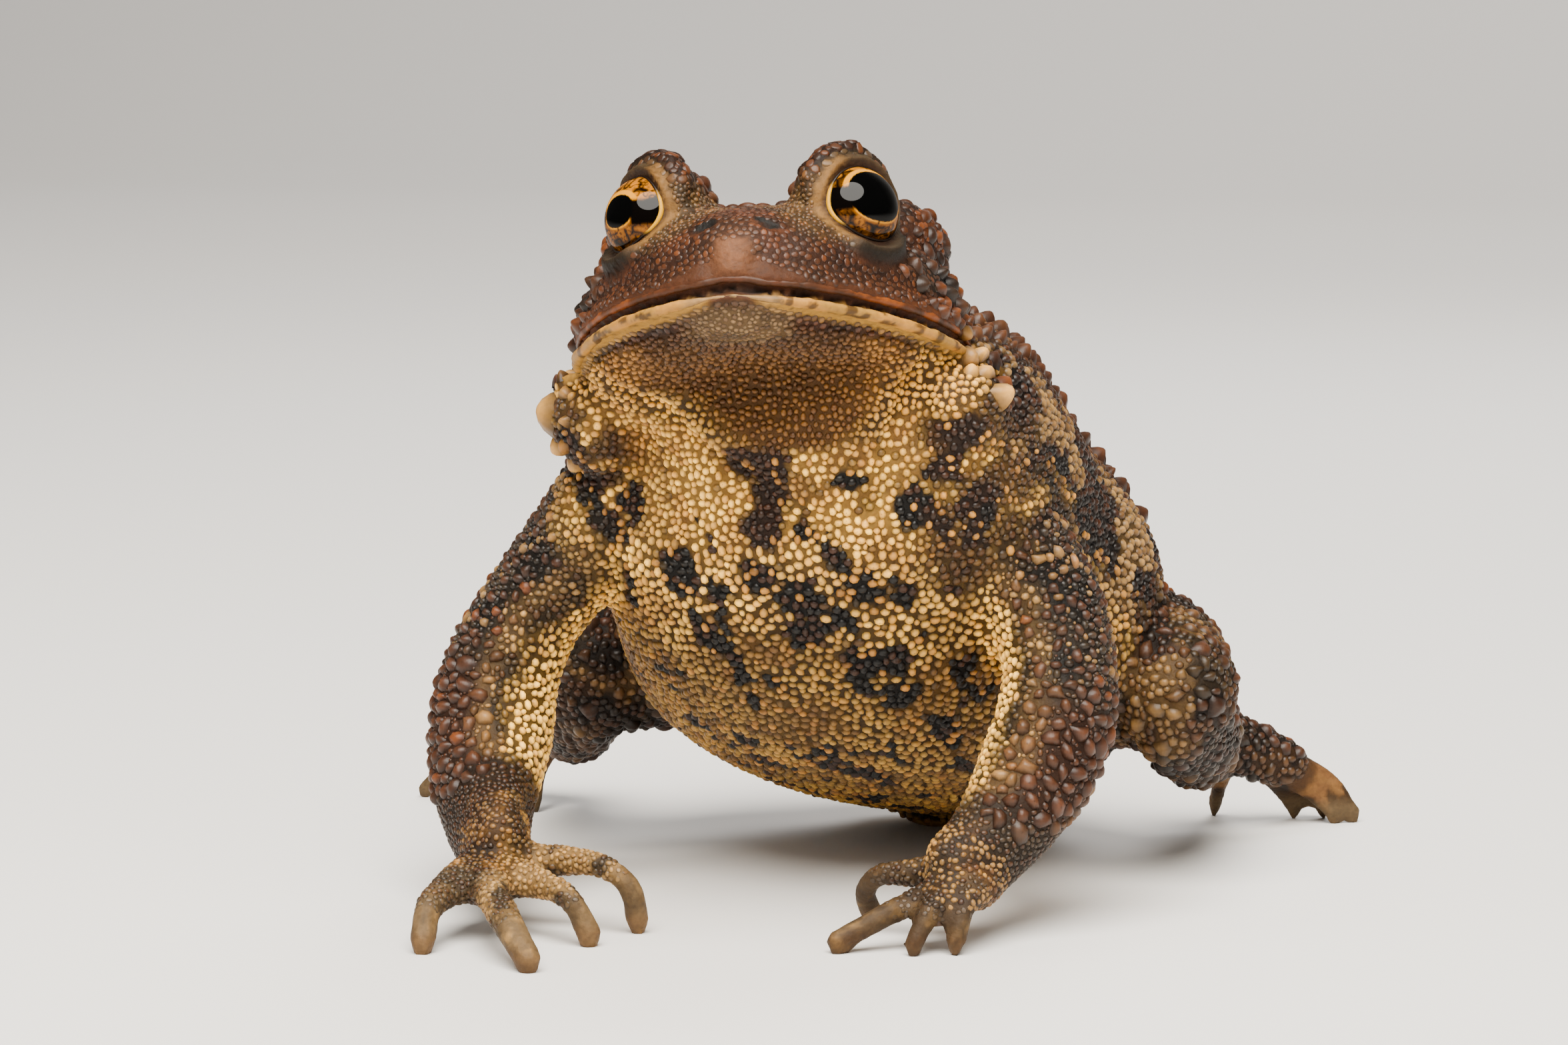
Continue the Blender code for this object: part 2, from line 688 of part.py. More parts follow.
clear_scene()
SKIN_BROWN = material("skin_brown", (0.23, 0.14, 0.075), 0.55)
SKIN_CREAM = material("skin_cream", (0.52, 0.40, 0.22), 0.55)
SKIN_LIMB = material("skin_limb", (0.33, 0.23, 0.13), 0.55)
EYE_DARK = material("eye_dark", (0.03, 0.018, 0.008), 0.08, 1.0)

head_place = head_matrix()
forms = []
points, faces = head_form()
forms.append((to_world(points, head_place), faces))
for side in (-1, 1):
    center, axis = eye_center(side), eye_axis(side)
    points, faces = ball(center, (LID_RADIUS, LID_RADIUS, LID_RADIUS))
    forms.append((to_world(points, head_place), faces))
    forms.append(lid_form(side, head_place))
    points, faces = ball((side * 11.5, 21.0, 8.5), (4.2, 7.5, 4.4))
    forms.append((to_world(points, head_place), faces))
forms.append(tube(TORSO_STATIONS, sides=32, power=2.2))
forms.extend(ball(center, radii) for center, radii in NECK_FOLDS)
for rows, fingers in ((ARM_RIGHT, FINGERS_RIGHT), (ARM_LEFT, FINGERS_LEFT)):
    forms.append(tube(rows, up=(0.0, 1.0, 0.25)))
    for finger in fingers:
        forms.append(tube(lowered(finger), up=(0.3, 0.4, 1.0), sides=12, steps=3))

whole = fused("whole", forms, VOXEL, 5)
sculpt(whole, head_place)
flatten_floor(whole, FLOOR_PRESS)
thinned(whole, WHOLE_TRIANGLES)

eyes = {}
for side, label in ((-1, "right"), (1, "left")):
    center = eye_center(side) + eye_axis(side) * EYE_PROUD
    points, faces = ball(center, (EYE_RADIUS,) * 3, 16, 10)
    eyes[label] = outward(new_object("eye_" + label, to_world(points, head_place), faces))
    points, faces = ball(center, (EYE_RADIUS + GAP,) * 3, 16, 10)
    boolean(whole, outward(new_object("socket", to_world(points, head_place), faces)), "DIFFERENCE")

for cut in (NECK_CUT, ELBOW_CUTS["right"], ELBOW_CUTS["left"], WRIST_CUTS["right"], WRIST_CUTS["left"]):
    boolean(whole, slab("slab", cut), "DIFFERENCE")
pieces = split(whole)
remove(*pieces[6:])
torso, head = pieces[:2]
torso.name, head.name = "torso", "head"
for piece in pieces[2:6]:
    low, high = coords(piece).min(0), coords(piece).max(0)
    side = "right" if low[0] < 0 else "left"
    piece.name = ("hand_" if high[2] < 15 else "forearm_") + side

for label, rows in (("right", ARM_RIGHT), ("left", ARM_LEFT)):
    root = np.array(rows[1:6], float)
    root[:, 3:] += SHOULDER_SLEEVE
    arm = copy_of(torso, "upper_arm_" + label)
    sleeve = outward(new_object("sleeve", *tube(root, up=(0.0, 1.0, 0.25), sides=16, steps=2)))
    boolean(arm, sleeve, "INTERSECT")
    largest(arm, "upper_arm_" + label)
    root[:, 3:] += GAP
    sleeve = outward(new_object("sleeve", *tube(root, up=(0.0, 1.0, 0.25), sides=16, steps=2)))
    boolean(torso, sleeve, "DIFFERENCE")
torso = largest(torso, "torso")

body = grown(fused("trunk", [tube(TORSO_STATIONS, sides=32, power=2.2)], VOXEL, 5), "trunk_grown", GAP)
remove(bpy.data.objects["trunk"])
for label, thigh_rows, shank_rows, foot_rows, toes in (
        ("left", THIGH_LEFT, SHANK_LEFT, FOOT_LEFT, TOES_LEFT),
        ("right", THIGH_RIGHT, SHANK_RIGHT, FOOT_RIGHT, TOES_RIGHT)):
    up = (0.0, 0.2, 1.0)
    thigh = fused("thigh_" + label, [tube(thigh_rows, up=up, sides=20)], LEG_VOXEL, 4)
    shank = fused("shank_" + label, [tube(shank_rows, up=up, sides=20)], LEG_VOXEL, 4)
    feet = [tube(foot_rows, up=up, sides=16)]
    feet += [tube(lowered(toe), up=up, sides=12, steps=3) for toe in toes]
    foot = fused("foot_" + label, feet, LEG_VOXEL, 3)
    for limb in (thigh, shank, foot):
        flatten_floor(limb, FLOOR_PRESS)
    boolean(thigh, body, "DIFFERENCE", keep=True)
    thinned(thigh, LEG_TRIANGLES["thigh"])
    shank_ring = grown(shank, "shank_grown", GAP)
    boolean(shank, body, "DIFFERENCE", keep=True)
    boolean(shank, grown(thigh, "thigh_grown", GAP), "DIFFERENCE")
    thinned(shank, LEG_TRIANGLES["shank"])
    boolean(foot, shank_ring, "DIFFERENCE")
    boolean(foot, body, "DIFFERENCE", keep=True)
    thinned(foot, LEG_TRIANGLES["foot"])
    for limb, name in ((thigh, "thigh_"), (shank, "shank_"), (foot, "foot_")):
        largest(limb, name + label)
remove(body)

for obj in list(bpy.context.scene.objects):
    mended(obj)
    flatten_floor(obj, 0.02)
for number, name in enumerate(sorted(obj.name for obj in bpy.context.scene.objects)):
    family = name.rsplit("_", 1)[0] if name.endswith(("_left", "_right")) else name
    if family in WARTS:
        add_warts(bpy.data.objects[name], family, WART_SEED + number)

for obj in list(bpy.context.scene.objects):
    family = obj.name.rsplit("_", 1)[0] if obj.name.endswith(("_left", "_right")) else obj.name
    for polygon in obj.data.polygons:
        polygon.use_smooth = False
    obj.data.materials.clear()
    obj.data.materials.append({"head": SKIN_BROWN, "torso": SKIN_CREAM, "eye": EYE_DARK}.get(family, SKIN_LIMB))
    set_coords(obj, (coords(obj) + np.array(ORIGIN_SHIFT)) * MM_TO_M)
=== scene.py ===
import math
from itertools import product
from types import SimpleNamespace
import bpy
import numpy as np
from mathutils import Matrix, Vector


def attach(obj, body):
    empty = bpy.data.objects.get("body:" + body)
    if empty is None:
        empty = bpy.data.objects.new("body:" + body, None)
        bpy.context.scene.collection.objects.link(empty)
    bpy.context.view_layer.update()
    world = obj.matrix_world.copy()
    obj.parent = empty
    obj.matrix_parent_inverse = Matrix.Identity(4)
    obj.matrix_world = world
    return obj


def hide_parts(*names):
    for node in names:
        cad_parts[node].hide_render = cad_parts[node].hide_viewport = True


# American toad on its hands, head raised. Lengths here are millimetres, turned to metres in toWorld().

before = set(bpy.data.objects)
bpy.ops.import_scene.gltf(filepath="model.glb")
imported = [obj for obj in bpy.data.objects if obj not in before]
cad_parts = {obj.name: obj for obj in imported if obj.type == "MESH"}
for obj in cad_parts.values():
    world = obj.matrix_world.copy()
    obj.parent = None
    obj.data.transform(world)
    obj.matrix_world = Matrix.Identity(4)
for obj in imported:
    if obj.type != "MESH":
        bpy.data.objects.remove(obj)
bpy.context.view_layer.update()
originShift = np.array([5.637, -37.237, 0])  # from the lengths below to the frame's origin


def toWorld(points):
    return (np.asarray(points, float) + originShift) * 0.001


# forms: the same named sizes as the solids

sideNames = {-1: "right", 1: "left"}
head = {
    "place": (2.9, 0, 57.6),
    "pitch": 18,
    "yaw": 8,
    "roll": 3,
    # back from the snout, half width, height over the mouth line, depth under it
    "stations": [
        (-0.6, 3.2, 4.6, 1), (0.4, 5.6, 6.6, 1.9), (2.2, 8.2, 8, 2.6), (5, 11.3, 9.2, 3.4),
        (9, 14.2, 10.3, 4.8), (14, 16.5, 11.2, 6.2), (19, 17.5, 11.8, 7.8), (24, 17.1, 12.2, 9.6),
        (29, 15.6, 12, 10.8), (33, 12.6, 10.6, 10.2)],
    "across": 0.8,  # power of the section's roundness
    "upward": 0.87,
    "gland": (11.5, 21, 8.5),  # behind the left eye
    "glandSize": (4.2, 7.5, 4.4),
}
eye = {
    "radius": 3.95,
    "place": (7.7, 10, 8.9),
    "axis": (0.7, -0.7, 0.12),
    "proud": 1.8,
    "lidRadius": 5,
    "lidForward": 2,
    "lidBend": 4.7,
    "lidRoll": [(-5, 0.6), (30, 0.9), (60, 1.6), (90, 1.9), (120, 1.8), (150, 1.5), (170, 1)],  # turn, radius
}
trunk = [  # x, y, z, half width, half height
    (1.6, 20, 49, 14.5, 11.5), (2.8, 25.5, 43.5, 20.2, 16.5), (2.8, 32, 37.5, 22.4, 19.2),
    (2.4, 40, 31, 24, 20), (2.8, 49, 25, 26.6, 19), (3.2, 58, 18.4, 24, 16.2),
    (3.4, 66, 11.8, 17.6, 11.4), (3.6, 71, 7.2, 11, 7.6)]
neckFolds = [  # middle, half sizes
    ((-15.4, 20, 45), (5.2, 5.8, 5.6)), ((16.8, 20, 46), (5.2, 5.8, 5.6))]
arms = {
    "right": [
        (-11, 25.5, 41, 6.5, 7.5), (-15.8, 25.5, 37, 6, 6.6), (-21, 27, 31.3, 5.3, 5.8),
        (-25.4, 26.8, 25.6, 5.1, 5.5), (-27.6, 25, 20, 5.6, 5.7), (-27.6, 22.4, 14.7, 5.8, 5.6),
        (-26.6, 18.4, 10.8, 5.3, 4.8), (-24.6, 14, 8.2, 5, 3.9), (-22.4, 9.5, 6.4, 5, 3.1)],
    "left": [
        (11, 26, 40, 6.5, 7.5), (17.2, 26.5, 35.8, 6.2, 6.6), (22.2, 27.5, 30, 5.5, 5.9),
        (24.8, 26.5, 24.5, 5.2, 5.6), (25.3, 24.5, 19.4, 5.4, 5.7), (24.2, 22, 14.6, 5.3, 5.4),
        (22.7, 19, 10.9, 4.7, 4.5), (21, 16.5, 8.2, 4.2, 3.7), (19.6, 13.5, 6.4, 4.2, 3)],
}
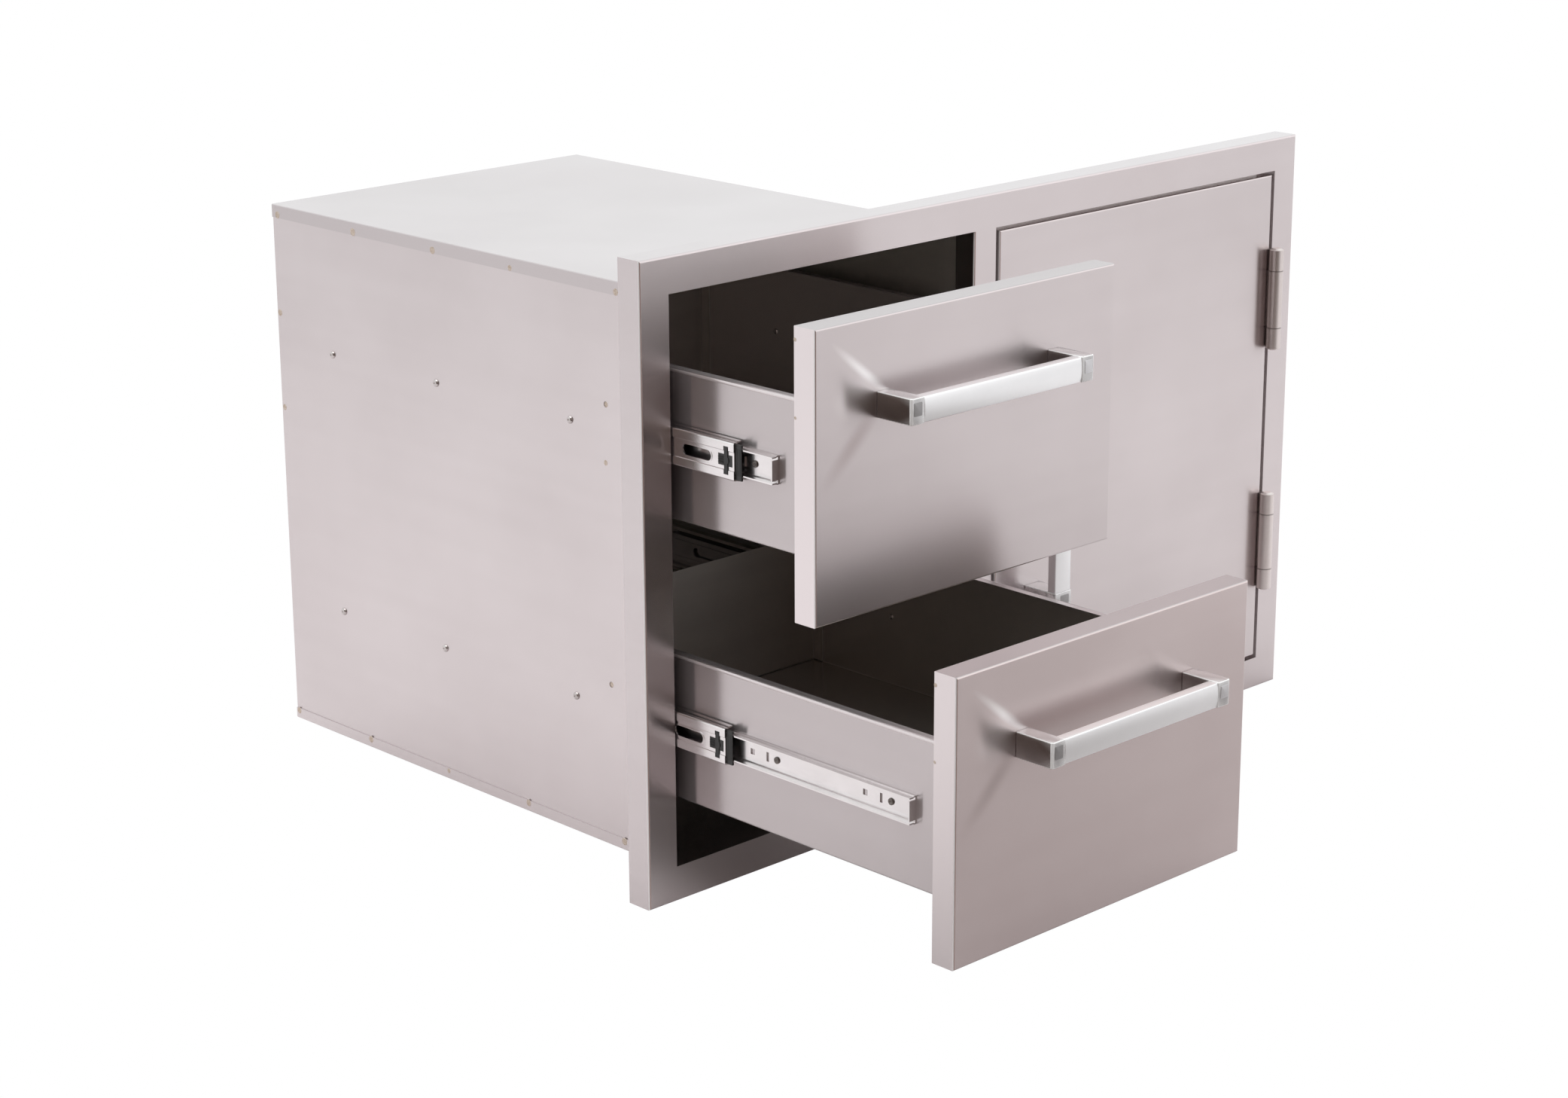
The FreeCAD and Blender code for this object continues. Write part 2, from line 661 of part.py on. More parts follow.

WRITTEN REQUEST »
Among the entries above, find the line with "obj.data.materials.clear()" and the line with "return (np.asarray(points, float)"; give again exactly these two lines and all lines between them.

RESPONSE TO THIS EXERCISE »
    obj.data.materials.clear()
    obj.data.materials.append({"head": SKIN_BROWN, "torso": SKIN_CREAM, "eye": EYE_DARK}.get(family, SKIN_LIMB))
    set_coords(obj, (coords(obj) + np.array(ORIGIN_SHIFT)) * MM_TO_M)
=== scene.py ===
import math
from itertools import product
from types import SimpleNamespace
import bpy
import numpy as np
from mathutils import Matrix, Vector


def attach(obj, body):
    empty = bpy.data.objects.get("body:" + body)
    if empty is None:
        empty = bpy.data.objects.new("body:" + body, None)
        bpy.context.scene.collection.objects.link(empty)
    bpy.context.view_layer.update()
    world = obj.matrix_world.copy()
    obj.parent = empty
    obj.matrix_parent_inverse = Matrix.Identity(4)
    obj.matrix_world = world
    return obj


def hide_parts(*names):
    for node in names:
        cad_parts[node].hide_render = cad_parts[node].hide_viewport = True


# American toad on its hands, head raised. Lengths here are millimetres, turned to metres in toWorld().

before = set(bpy.data.objects)
bpy.ops.import_scene.gltf(filepath="model.glb")
imported = [obj for obj in bpy.data.objects if obj not in before]
cad_parts = {obj.name: obj for obj in imported if obj.type == "MESH"}
for obj in cad_parts.values():
    world = obj.matrix_world.copy()
    obj.parent = None
    obj.data.transform(world)
    obj.matrix_world = Matrix.Identity(4)
for obj in imported:
    if obj.type != "MESH":
        bpy.data.objects.remove(obj)
bpy.context.view_layer.update()
originShift = np.array([5.637, -37.237, 0])  # from the lengths below to the frame's origin


def toWorld(points):
    return (np.asarray(points, float) + originShift) * 0.001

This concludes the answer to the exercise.